On the global stage, sustainability broadly refers to the ability to maintain or support something over the long term. Sustainable development, on the other hand, is a framework that allows us to map goals and chart progress toward sustainability. Sustainable development has three core elements: environmental protection, social inclusion and economic growth. This has consistently defined UN-level global agendas and driven worldwide decision-making for nearly four decades now.
The 2017 HP Mars Home Planet rendering challenge invited engineers, architects, designers, artists and students to consider what life on Mars could look like to support a human population of one million through Virtual Reality.
Defining sustainability
The terms ‘sustainability’ and ‘sustainable development’ are closely related but not interchangeable. Many of us in the space sector will be familiar with sustainability: there is, after all, no shortage of corporate objectives, policy or social responsibility initiatives in the sector. But when we think about going to space to live and work long-term on the Moon and beyond, we need to think much more strategically - much more intentionally - than the guiding principle of sustainability itself can facilitate. We need to think about how sustainable development can and should guide us in space exploration endeavours.
Sustainable development has three core elements: environmental protection, social inclusion and economic growth
By definition, sustainability is a concern centred on future generations, and this is acutely true in the context of space. But what would lead us to believe we will be better, or do better, in space than we do on Earth without some intentionality? We need to put ourselves in the shoes of those future generations who will live and work in space after we develop the technology and infrastructure to make off-Earth migration possible.

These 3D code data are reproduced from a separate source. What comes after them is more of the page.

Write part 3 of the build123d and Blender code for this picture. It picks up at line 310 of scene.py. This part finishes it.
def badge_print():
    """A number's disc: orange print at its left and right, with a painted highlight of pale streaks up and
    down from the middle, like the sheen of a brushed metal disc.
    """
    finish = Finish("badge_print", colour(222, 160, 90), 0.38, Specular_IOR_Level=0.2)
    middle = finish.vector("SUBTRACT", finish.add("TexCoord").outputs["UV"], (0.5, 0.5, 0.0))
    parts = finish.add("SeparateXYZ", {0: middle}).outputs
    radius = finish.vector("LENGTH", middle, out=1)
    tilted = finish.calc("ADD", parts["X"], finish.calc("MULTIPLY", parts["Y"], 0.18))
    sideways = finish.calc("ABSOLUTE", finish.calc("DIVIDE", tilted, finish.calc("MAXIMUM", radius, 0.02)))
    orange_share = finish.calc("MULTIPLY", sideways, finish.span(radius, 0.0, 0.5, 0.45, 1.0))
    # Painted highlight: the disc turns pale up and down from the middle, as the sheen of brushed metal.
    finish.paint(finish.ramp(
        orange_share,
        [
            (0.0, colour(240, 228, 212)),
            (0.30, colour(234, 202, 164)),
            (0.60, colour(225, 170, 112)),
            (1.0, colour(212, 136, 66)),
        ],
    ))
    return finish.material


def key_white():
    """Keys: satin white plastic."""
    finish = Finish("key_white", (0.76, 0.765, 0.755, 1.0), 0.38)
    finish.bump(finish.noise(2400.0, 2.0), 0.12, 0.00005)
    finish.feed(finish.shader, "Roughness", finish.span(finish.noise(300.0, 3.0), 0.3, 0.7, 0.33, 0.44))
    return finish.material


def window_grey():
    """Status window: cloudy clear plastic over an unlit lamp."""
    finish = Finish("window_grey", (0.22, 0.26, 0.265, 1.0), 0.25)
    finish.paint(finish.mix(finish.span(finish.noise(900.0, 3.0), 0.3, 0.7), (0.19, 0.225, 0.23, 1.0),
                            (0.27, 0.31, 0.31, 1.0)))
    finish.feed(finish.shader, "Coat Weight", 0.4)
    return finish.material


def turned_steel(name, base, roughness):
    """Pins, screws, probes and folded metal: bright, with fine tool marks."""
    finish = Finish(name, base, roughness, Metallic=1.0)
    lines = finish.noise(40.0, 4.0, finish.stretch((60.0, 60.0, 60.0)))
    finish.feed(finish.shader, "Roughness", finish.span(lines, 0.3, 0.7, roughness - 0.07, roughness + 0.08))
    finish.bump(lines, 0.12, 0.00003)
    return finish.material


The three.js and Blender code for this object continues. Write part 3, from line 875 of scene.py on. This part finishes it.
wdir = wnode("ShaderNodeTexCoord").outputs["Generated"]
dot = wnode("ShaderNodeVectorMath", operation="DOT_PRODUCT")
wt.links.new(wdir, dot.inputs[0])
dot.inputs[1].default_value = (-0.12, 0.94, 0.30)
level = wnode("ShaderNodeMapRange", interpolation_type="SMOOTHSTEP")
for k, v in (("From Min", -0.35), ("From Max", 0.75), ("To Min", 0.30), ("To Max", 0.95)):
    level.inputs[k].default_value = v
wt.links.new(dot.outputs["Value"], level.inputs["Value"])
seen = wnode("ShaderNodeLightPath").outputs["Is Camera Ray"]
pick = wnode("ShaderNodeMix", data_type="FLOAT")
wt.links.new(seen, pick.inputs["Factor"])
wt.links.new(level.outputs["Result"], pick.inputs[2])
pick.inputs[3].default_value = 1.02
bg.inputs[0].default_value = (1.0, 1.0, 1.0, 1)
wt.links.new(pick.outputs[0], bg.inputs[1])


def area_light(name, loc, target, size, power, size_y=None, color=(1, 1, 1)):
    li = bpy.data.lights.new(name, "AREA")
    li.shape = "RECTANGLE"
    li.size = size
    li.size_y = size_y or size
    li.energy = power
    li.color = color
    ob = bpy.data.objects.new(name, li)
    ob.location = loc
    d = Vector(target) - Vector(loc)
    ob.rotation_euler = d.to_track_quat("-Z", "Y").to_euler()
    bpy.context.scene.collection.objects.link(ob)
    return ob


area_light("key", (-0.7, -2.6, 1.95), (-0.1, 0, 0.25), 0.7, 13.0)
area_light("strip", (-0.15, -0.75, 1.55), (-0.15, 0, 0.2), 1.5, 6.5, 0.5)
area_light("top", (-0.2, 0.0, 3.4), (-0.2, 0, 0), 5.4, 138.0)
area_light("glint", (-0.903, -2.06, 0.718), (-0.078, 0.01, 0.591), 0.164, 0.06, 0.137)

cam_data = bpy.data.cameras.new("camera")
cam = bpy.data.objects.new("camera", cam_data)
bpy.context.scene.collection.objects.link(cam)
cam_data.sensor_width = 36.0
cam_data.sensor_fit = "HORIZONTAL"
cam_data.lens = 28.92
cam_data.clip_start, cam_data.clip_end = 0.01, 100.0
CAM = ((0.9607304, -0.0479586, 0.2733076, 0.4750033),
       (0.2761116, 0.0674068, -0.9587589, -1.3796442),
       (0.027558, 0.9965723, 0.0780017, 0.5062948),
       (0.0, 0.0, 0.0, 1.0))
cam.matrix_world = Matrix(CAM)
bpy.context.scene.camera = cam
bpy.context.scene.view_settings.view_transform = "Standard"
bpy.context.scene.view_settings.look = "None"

Their questions might include: what about our environment do we take for granted on Earth? What do we assume will be in place for us in space? What do we wish those who came before us had considered when building upon the society, culture and economic realities they then passed down to us?
SDGs for space
The 17 globally-agreed UN Sustainable Development Goals (SDGs) are acknowledged as goals for achieving sustainable development here on Earth. It is interesting to consider how this sustainability framework can be adapted to space, in order to help us consider the needs of those future, off-Earth generations.
Some may argue that the sustainable development framework is in reference to life on Earth and that there is not much we can transfer from it to the space context. However, although the SDGs are acutely Earth-centric at first glance, they are only Earth-centric because this is where we live now.
As stated in ‘Our Common Future - the cradle of the sustainable development framework’, also known as the Brundtland Report, published in October 1987 - sustainable development is about “interrelationships between people, resources, environment and development”. The question isn’t who is best placed to address this, but what components of sustainability are we able to influence? Where might we be unwittingly contributing to setbacks or maintaining an unhelpful status quo? What can we do to participate in advancements?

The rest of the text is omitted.